▸ OBJECTIVE: Find the line containing "hide_parts(node)". Return it and every line after it, unchanged, up to and including the last line.
□ □ □ □ □
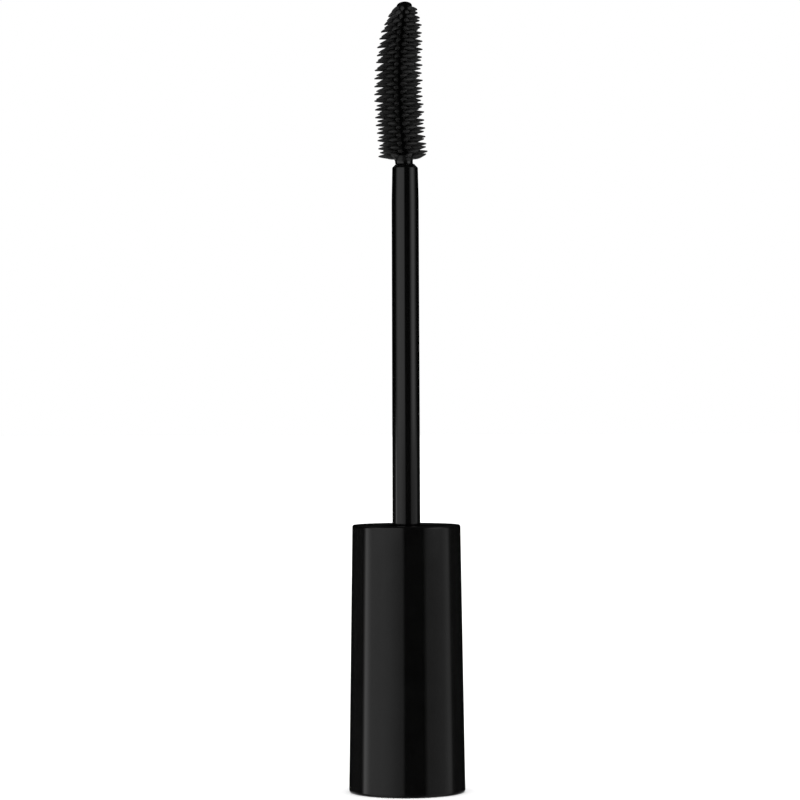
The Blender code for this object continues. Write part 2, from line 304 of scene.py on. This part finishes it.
def tidy_faces(piece, sliver):
    """Leaves plain triangles, without the slivers where two joined surfaces nearly meet."""
    shape = bmesh.new()
    shape.from_mesh(piece.data)
    bmesh.ops.dissolve_degenerate(shape, edges=shape.edges, dist=sliver)
    bmesh.ops.triangulate(shape, faces=shape.faces)
    shape.to_mesh(piece.data)
    shape.free()


def finish_piece(piece, node, material, sharp_degrees):
    """Shades the piece, gives it its material, hides its CAD node, and attaches it to the body."""
    piece.data.shade_smooth()
    piece.data.set_sharp_from_angle(angle=math.radians(sharp_degrees))
    if material:
        piece.data.materials.clear()
        piece.data.materials.append(material)
    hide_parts(node)
    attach(piece, BODY)


def add_radial_box(shape, inner, outer, width, low, high, angle, rounding):
    """A box with rounded edges, standing out from the Z axis at an angle."""
    size = Matrix.Diagonal((outer - inner, width, high - low, 1.0))
    place = Matrix.Translation(((inner + outer) / 2, 0.0, (low + high) / 2))
    turn = Matrix.Rotation(angle, 4, "Z")
    made = bmesh.ops.create_cube(shape, size=1.0, matrix=turn @ place @ size)
    edges = list({edge for vertex in made["verts"] for edge in vertex.link_edges})
    bmesh.ops.bevel(
        shape, geom=edges, offset=rounding, segments=2, profile=0.5, affect="EDGES"
    )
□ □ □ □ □
▸ WRITTEN REPLY:
    hide_parts(node)
    attach(piece, BODY)


def add_radial_box(shape, inner, outer, width, low, high, angle, rounding):
    """A box with rounded edges, standing out from the Z axis at an angle."""
    size = Matrix.Diagonal((outer - inner, width, high - low, 1.0))
    place = Matrix.Translation(((inner + outer) / 2, 0.0, (low + high) / 2))
    turn = Matrix.Rotation(angle, 4, "Z")
    made = bmesh.ops.create_cube(shape, size=1.0, matrix=turn @ place @ size)
    edges = list({edge for vertex in made["verts"] for edge in vertex.link_edges})
    bmesh.ops.bevel(
        shape, geom=edges, offset=rounding, segments=2, profile=0.5, affect="EDGES"
    )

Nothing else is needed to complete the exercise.